/---

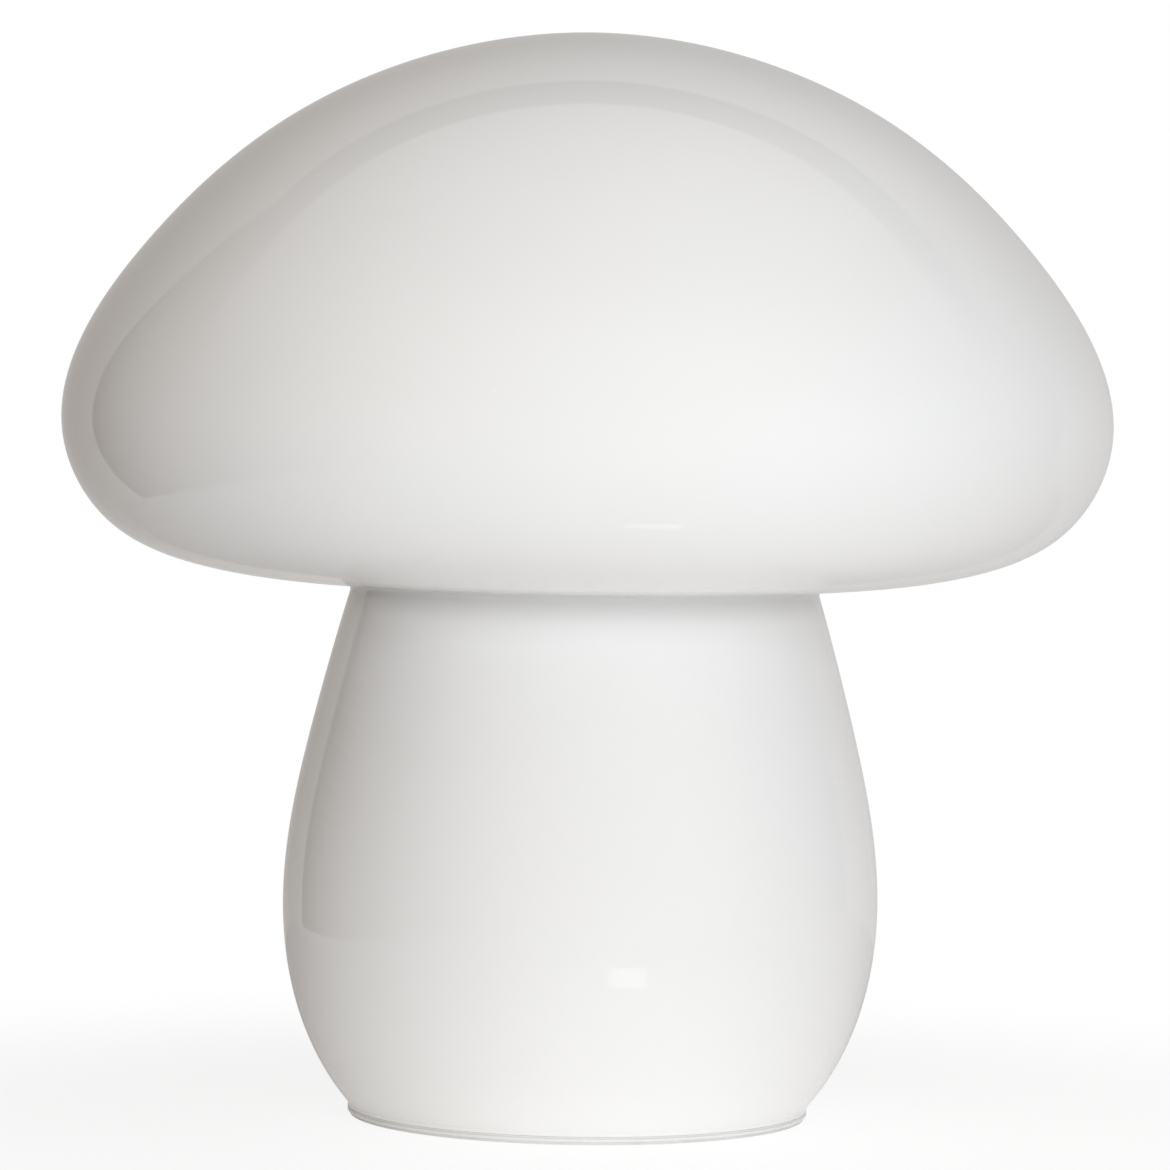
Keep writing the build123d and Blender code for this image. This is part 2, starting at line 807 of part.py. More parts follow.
for side, lead_name in ((-1, "live_lead"), (1, "neutral_lead")):
    route = [
        Vector(side * pole_offset, block_inner_face + lead_in_block, pole_height),
        Vector(side * pole_offset, block_inner_face - lead_bend_out, pole_height),
        Vector(side * lead_offset, 0, pole_height + lead_bend_up),
        Vector(side * lead_offset, 0, tube_top + lead_rise_above_tube),
        Vector(side * terminal_distance, 0, tube_top + lead_spread_height),
        Vector(side * terminal_distance, 0, terminal_bottom + lead_in_terminal),
    ]
    bend_radii = []
    for before, corner, after in zip(route, route[1:], route[2:]):
        run_in = corner - before
        run_out = after - corner
        half_turn = math.radians(run_in.get_angle(run_out) / 2)
        shorter = min(run_in.length, run_out.length)
        bend_radii.append(lead_bend_share * shorter / math.tan(half_turn))
    with BuildPart() as lead:
        with BuildLine() as lead_route:
            FilletPolyline(*route, radius=bend_radii)
        with BuildSketch(Plane(route[0], z_dir=(0, -1, 0))) as lead_end:
            Circle(lead_radius)
        sweep()
    lead.part.label = lead_name
    export_step(lead.part, f"parts/{lead_name}.step")
    print(lead_name, "bend radii", [round(radius, 1) for radius in bend_radii])

# ------------------------------------------------------------------------------- bulb

with BuildPart() as bulb_tip_contact:
    add_ring(bulb_tip, tip_height, tip_radius, 0)
    fillet(bulb_tip_contact.edges().group_by(Axis.Z)[0], tip_height / 2)
bulb_tip_contact.part.label = "bulb_tip_contact"
export_step(bulb_tip_contact.part, "parts/bulb_tip_contact.step")

with BuildPart() as bulb_insulator:
    cone_bottom = bulb_tip + tip_height
    cone_top = cone_bottom + insulator_cone
    add_spun([
        (0, cone_bottom),
        (insulator_tip_radius, cone_bottom),
        (insulator_radius, cone_top),
        (insulator_radius, cone_top + insulator_rim),
        (0, cone_top + insulator_rim),
    ])
bulb_insulator.part.label = "bulb_insulator"
export_step(bulb_insulator.part, "parts/bulb_insulator.step")

# Rolled screw shell: crests and roots at the pitch of the thread
with BuildPart() as bulb_screw_cap:
    thread_middle = (screw_major_radius + screw_root_radius) / 2
    shell_inside = screw_root_radius - screw_wall
    thread_bottom = screw_bottom + screw_bead
    thread_top = thread_bottom + screw_turns * screw_pitch
    with BuildSketch(Plane.XZ) as shell_section:
        with BuildLine():
            for turn in range(screw_turns):
                crest_start = thread_bottom + turn * screw_pitch
                ThreePointArc(
                    (thread_middle, crest_start),
                    (screw_major_radius, crest_start + screw_pitch / 4),
                    (thread_middle, crest_start + screw_pitch / 2),
                )
                ThreePointArc(
                    (thread_middle, crest_start + screw_pitch / 2),
                    (screw_root_radius, crest_start + screw_pitch * 3 / 4),
                    (thread_middle, crest_start + screw_pitch),
                )
            Polyline(
                (thread_middle, thread_top),
                (thread_middle, housing_bottom),
                (shell_inside, housing_bottom),
                (shell_inside, screw_bottom),
                (screw_root_radius, screw_bottom),
                (thread_middle, thread_bottom),
            )
        make_face()
    revolve(axis=Axis.Z)
bulb_screw_cap.part.label = "bulb_screw_cap"
export_step(bulb_screw_cap.part, "parts/bulb_screw_cap.step")

spigot_inside = shell_inside - thread_clearance - housing_wall
swell_height = housing_bottom + housing_swell_rise
rebate_floor = housing_top - globe_lip - globe_lip_gap

with BuildPart() as bulb_housing:
    with BuildSketch(Plane.XZ) as housing_section:
        with BuildLine():
            flank = Spline(
                (housing_neck_radius, housing_bottom),
                (housing_swell_radius, swell_height),
                (housing_rim_radius, housing_top),
                tangents=[(0, 1), (globe_drop, housing_rim_radius)],
                tangent_scalars=even_ends,
            )
            bore = Spline(
                (rebate_radius, rebate_floor),
                (housing_swell_radius - housing_wall, swell_height),
                (spigot_inside, housing_bottom),
                tangents=[(-globe_drop, -housing_rim_radius), (0, -1)],
                tangent_scalars=even_ends,
            )
            Polyline(flank @ 1, (rebate_radius, housing_top), bore @ 0)
            Polyline(
                bore @ 1,
                (spigot_inside, housing_bottom - housing_spigot),
                (spigot_inside + housing_wall, housing_bottom - housing_spigot),
                (spigot_inside + housing_wall, housing_bottom),
                flank @ 0,
            )
        make_face()
    revolve(axis=Axis.Z)
    add_ring(
        board_bottom - board_ledge,
        board_ledge,
        rebate_radius - board_seat_inset,
        rebate_radius - board_seat_inset - board_seat_width,
    )
bulb_housing.part.label = "bulb_housing"
export_step(bulb_housing.part, "parts/bulb_housing.step")

with BuildPart() as bulb_globe:
    lip_radius = rebate_radius - globe_lip_gap
    lip_inside = lip_radius - globe_wall
    lining_radius = globe_radius - globe_wall
    shoulder_top = housing_top + globe_wall
    lining_start = -math.degrees(math.asin((globe_centre - shoulder_top) / lining_radius))
    skin_start = -math.degrees(math.asin(globe_drop / globe_radius))
    with BuildSketch(Plane.XZ) as globe_section:
        with BuildLine():
            skin = CenterArc((0, globe_centre), globe_radius, skin_start, 90 - skin_start)
            lining = CenterArc((0, globe_centre), lining_radius, lining_start, 90 - lining_start)
            Line(skin @ 1, lining @ 1)
            Polyline(
                lining @ 0,
                (lip_inside, shoulder_top),
                (lip_inside, housing_top - globe_lip),
                (lip_radius, housing_top - globe_lip),
                (lip_radius, housing_top),
                skin @ 0,
            )
        make_face()
    revolve(axis=Axis.Z)
bulb_globe.part.label = "bulb_globe"
export_step(bulb_globe.part, "parts/bulb_globe.step")

with BuildPart() as led_board:
    add_ring(board_bottom, board_thickness, board_radius, 0)
led_board.part.label = "led_board"
export_step(led_board.part, "parts/led_board.step")

with BuildPart() as led_chips:
    with BuildSketch(Plane.XY.offset(board_bottom + board_thickness)) as chips:
        with PolarLocations(chip_circle_radius, chip_count):
            Rectangle(chip_size, chip_size)
    extrude(amount=chip_height)
led_chips.part.label = "led_chips"
export_step(led_chips.part, "parts/led_chips.step")

# Driver board standing in the neck of the housing, with its two largest components
with BuildPart() as driver_board:
    driver_bottom = housing_bottom - housing_spigot + driver_start
    with BuildSketch(Plane.XY.offset(driver_bottom)) as driver_edge:
        Rectangle(driver_width, driver_thickness)
    extrude(amount=driver_height)
    with BuildSketch(Plane.XZ.offset(driver_thickness / 2)) as capacitor:
        with Locations((0, driver_bottom + driver_height - capacitor_radius)):
            Circle(capacitor_radius)
    extrude(amount=capacitor_length)
    with BuildSketch(Plane.XZ.offset(-driver_thickness / 2)) as coil:
        with Locations((0, driver_bottom + driver_height - coil_size / 2)):
            Rectangle(coil_size, coil_size)
    extrude(amount=-coil_size)
driver_board.part.label = "driver_board"
export_step(driver_board.part, "parts/driver_board.step")

print("glass", round(glass_body.part.volume), "mm3; lamp height", crown_plane)
print("mouth radius", round(inner_foot.X, 2), "cover radius", round(cover_radius, 2))
print("bulb tip", round(bulb_tip, 2), "holder top", round(holder_top, 2))
print("bulb top", round(globe_centre + globe_radius, 2), "globe centre", round(globe_centre, 2))
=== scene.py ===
"""Mushroom table lamp: the looks of the lamp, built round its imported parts.

Metres, +Z up, the front of the lamp towards -Y.  Each operator makes one piece or one
group of like pieces, and the panel in the sidebar lists them in the order they are made.
"""

import math

import bpy
import numpy as np
from mathutils import Matrix, Vector
from mathutils.geometry import interpolate_bezier


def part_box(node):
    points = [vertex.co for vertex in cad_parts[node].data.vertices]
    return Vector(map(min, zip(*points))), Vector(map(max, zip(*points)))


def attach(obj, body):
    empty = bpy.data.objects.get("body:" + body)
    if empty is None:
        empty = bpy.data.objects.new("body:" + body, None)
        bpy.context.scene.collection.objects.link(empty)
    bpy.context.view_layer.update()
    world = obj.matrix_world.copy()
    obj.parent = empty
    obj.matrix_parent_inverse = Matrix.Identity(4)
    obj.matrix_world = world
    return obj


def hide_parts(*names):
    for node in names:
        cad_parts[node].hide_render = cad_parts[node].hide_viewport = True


bl_info = {
    "name": "Mushroom Table Lamp",
    "version": (1, 0, 0),
    "blender": (4, 5, 0),
    "location": "View3D > Sidebar > Lamp",
    "description": "Dresses the parts of an opal glass mushroom lamp",
    "category": "Object",
}

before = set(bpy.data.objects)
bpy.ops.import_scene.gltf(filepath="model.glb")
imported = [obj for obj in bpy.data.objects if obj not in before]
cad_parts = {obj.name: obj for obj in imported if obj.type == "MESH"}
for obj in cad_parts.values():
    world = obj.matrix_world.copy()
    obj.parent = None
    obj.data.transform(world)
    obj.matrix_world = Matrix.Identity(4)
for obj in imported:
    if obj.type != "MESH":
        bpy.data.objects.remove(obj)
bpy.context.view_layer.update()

MM = 0.001
FULL_TURN = 2 * math.pi
FINISH_NAME = "{}_finish"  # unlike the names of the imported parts' plain materials
TOUCH = 0.001 * MM  # the finest step to which meshes are cut and joined
EASE_SHARE = 0.6  # of the way to the corner, which makes an eased corner round
# INNER_SHARE sets where the painted shade in the crease under the cap is full.
INNER_SHARE = 0.92  # of the crease's radius, where the crease is full
RING_STRETCH = 0.04  # scale of the noise across the axis, which draws it out into rings


# ------------------------------------------------------------------------- settings

def length(label, text, millimetres):
    """A length property, given here in millimetres and kept in metres."""
    return bpy.props.FloatProperty(
        name=label, description=text, default=millimetres * MM, min=0.0, unit="LENGTH"
    )


def position(label, text, right, back, up):
    """A place from the foot of the lamp's axis, given here in millimetres."""
    return bpy.props.FloatVectorProperty(
        name=label,
        description=text,
        default=(right * MM, back * MM, up * MM),
        subtype="TRANSLATION",
        unit="LENGTH",
    )


def angle(label, text, degrees):
    """An angle property, given here in degrees."""
    return bpy.props.FloatProperty(
        name=label, description=text, default=math.radians(degrees), subtype="ANGLE"
    )


def number(label, text, value):
    """A plain number property."""
    return bpy.props.FloatProperty(name=label, description=text, default=value)


def count(label, text, value):
    """A whole number property."""
    return bpy.props.IntProperty(name=label, description=text, default=value, min=1)


def colour(label, text, red, green, blue):
    """A colour property."""
    return bpy.props.FloatVectorProperty(
        name=label,
        description=text,
        default=(red, green, blue),
        size=3,
        min=0.0,
        max=1.0,
        subtype="COLOR",
    )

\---

◆ **REQUIREMENT**:
Take the lines from the line with "extrude(amount=driver_height)" through the line with "bpy.context.scene.collection.objects.link(empty)", both ends included, and give them again exactly, with nothing else.

◆ **TASK OUTPUT**:
    extrude(amount=driver_height)
    with BuildSketch(Plane.XZ.offset(driver_thickness / 2)) as capacitor:
        with Locations((0, driver_bottom + driver_height - capacitor_radius)):
            Circle(capacitor_radius)
    extrude(amount=capacitor_length)
    with BuildSketch(Plane.XZ.offset(-driver_thickness / 2)) as coil:
        with Locations((0, driver_bottom + driver_height - coil_size / 2)):
            Rectangle(coil_size, coil_size)
    extrude(amount=-coil_size)
driver_board.part.label = "driver_board"
export_step(driver_board.part, "parts/driver_board.step")

print("glass", round(glass_body.part.volume), "mm3; lamp height", crown_plane)
print("mouth radius", round(inner_foot.X, 2), "cover radius", round(cover_radius, 2))
print("bulb tip", round(bulb_tip, 2), "holder top", round(holder_top, 2))
print("bulb top", round(globe_centre + globe_radius, 2), "globe centre", round(globe_centre, 2))
=== scene.py ===
"""Mushroom table lamp: the looks of the lamp, built round its imported parts.

Metres, +Z up, the front of the lamp towards -Y.  Each operator makes one piece or one
group of like pieces, and the panel in the sidebar lists them in the order they are made.
"""

import math

import bpy
import numpy as np
from mathutils import Matrix, Vector
from mathutils.geometry import interpolate_bezier


def part_box(node):
    points = [vertex.co for vertex in cad_parts[node].data.vertices]
    return Vector(map(min, zip(*points))), Vector(map(max, zip(*points)))


def attach(obj, body):
    empty = bpy.data.objects.get("body:" + body)
    if empty is None:
        empty = bpy.data.objects.new("body:" + body, None)
        bpy.context.scene.collection.objects.link(empty)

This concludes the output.